You lose the most professional selection of 3rd party apps. You lose a well designed user interface for a clunky, ugly one. You lose build quality for a cheap piece of plastic. You lose the ability to instantly consume the latest OS upgrades when they are available. You lose resale value.

Obviously downloading torrents, playing flash, and emulating consoles to your TV through HDMI are more important to you. Great, good for you. Many of us don't need to do that and iOS offers a better experience.
 
You talk like I have never had an iphone. I have had 5 of them. I know fully how the iphone works. I once wanted to run a gps tracking app to track my ski progress and speed. I had to leave it running in my pocket and any calls killed the app. It was terrible. Another example of the many limits of iOS. I have an Ipad that is like a giant ipod rather than a tablet. I have had to hack the crap out of it to even make it useful.
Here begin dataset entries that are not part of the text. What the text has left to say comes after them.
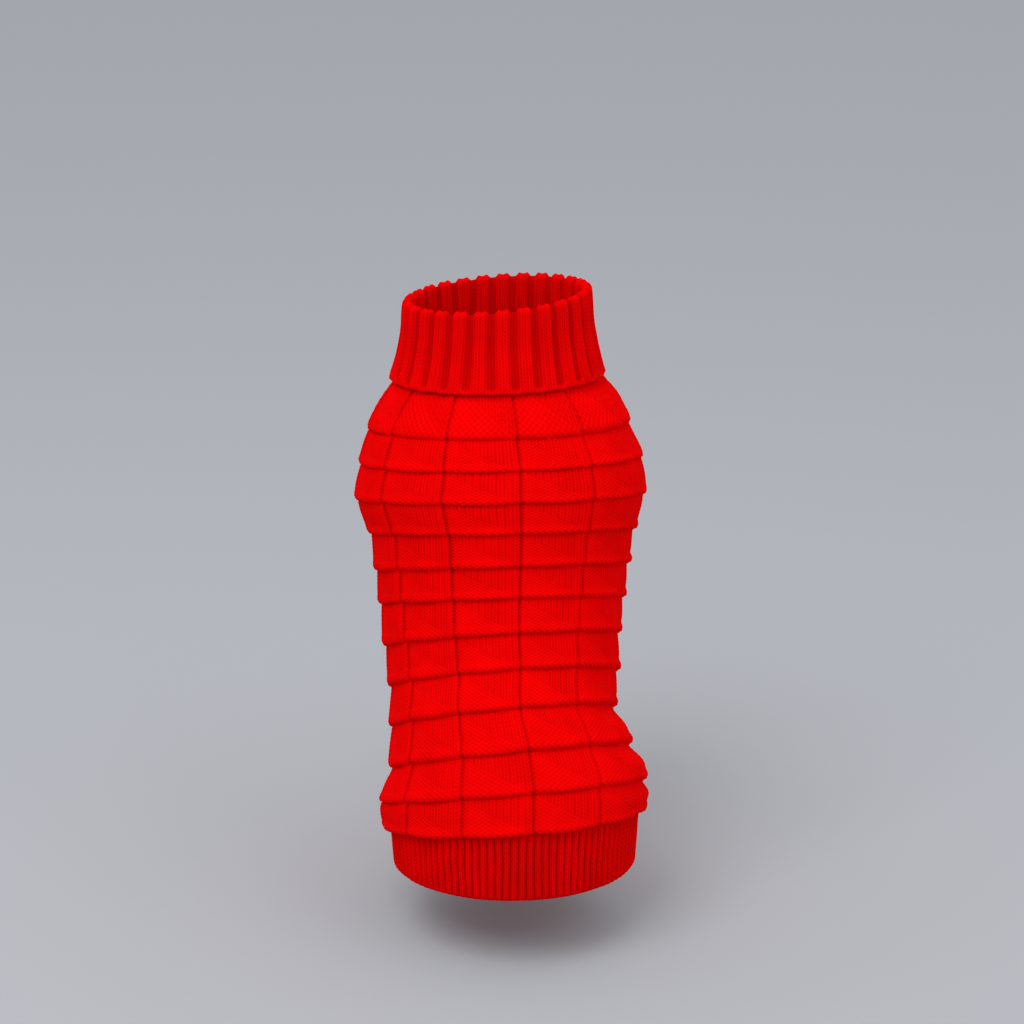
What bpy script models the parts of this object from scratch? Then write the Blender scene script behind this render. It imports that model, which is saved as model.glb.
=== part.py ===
"""Roll-neck dog sweater, knitted, in the hollow shape it holds on a sitting dog.

The body is a tube around a leaning centre line: rings, worked out from the table SECTIONS, follow each
other down that line. Angle 0 on a ring is the middle of the back, 90 degrees is the +X flank, and 180
degrees is the middle of the belly. Two panels, back and belly, are joined along both sides of the belly.
A turned-down collar stands on the neck seam, a rib hem hangs below the last course, and a short rib cuff
lines each leg opening. Lengths are in millimetres up to to_metres(), and the neck seam's centre is the origin.
"""

import math
from collections import namedtuple

import bmesh
import bpy
import numpy as np

MM = 0.001
SEAM_GAP = 0.3

# Cloth
KNIT_WALL = 2.2
RIB_WALL = 2.5
INNER_FOLLOWS = 0.8

# Each ring of the body: how far it lies down the centre line, half its width, how far its middle stands
# to +X, its depth from the middle to the back and to the belly, how far its back edge tips up and how far
# its +X side tips up (degrees), and how far the course that ends there stands out over the one below.
# Between rings every column is read from a smooth curve.
Section = namedtuple("Section", "name drop half_width shift back_depth front_depth lean roll step")
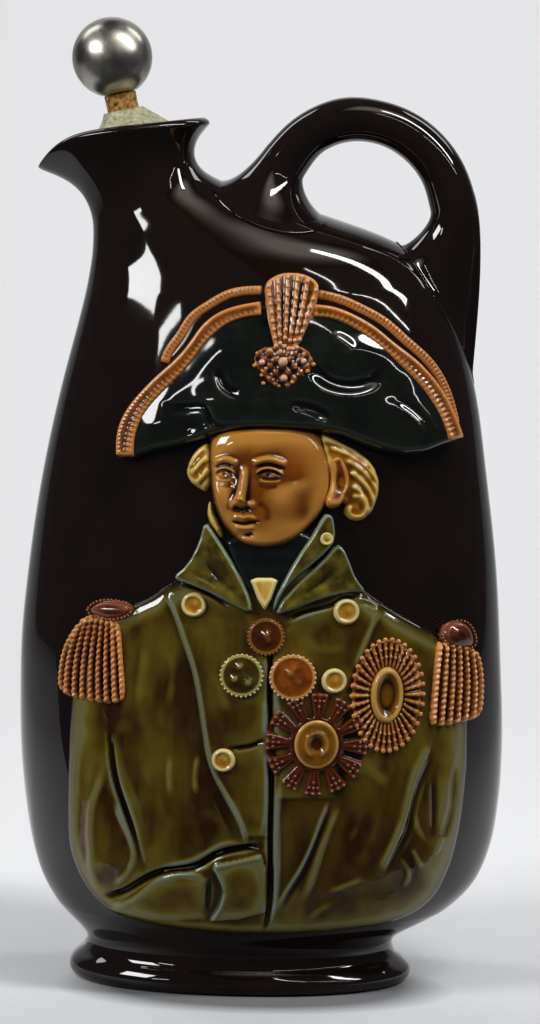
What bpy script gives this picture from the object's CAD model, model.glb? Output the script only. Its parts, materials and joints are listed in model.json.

I have no such problems on Android. I can use my phone to the max. I can change anything. Do anything. Not limited by anyone. That's freedom you just can't buy on Apple.

You probably should have purchased a better made app. Background GPS has been around for quite a while. Unfortunately you purchased an app from a developer who doesn't know how to code using any of the background APIs.
 
You said this



Which I said was wrong. The fact that iOS is more "locked down" does not mean that you can't use the full power of the chip. One example would be a computationally complex game. Another would be a computationally complex real time audio app. Another could be a drawing app. For some reason you seem to be ignoring front most apps and going off on how you don't like iOS's multitasking implementation. Fine. But your statement is still incorrect - the performance of the iPhone's CPU matters just as it does for any similar type of computer that runs software.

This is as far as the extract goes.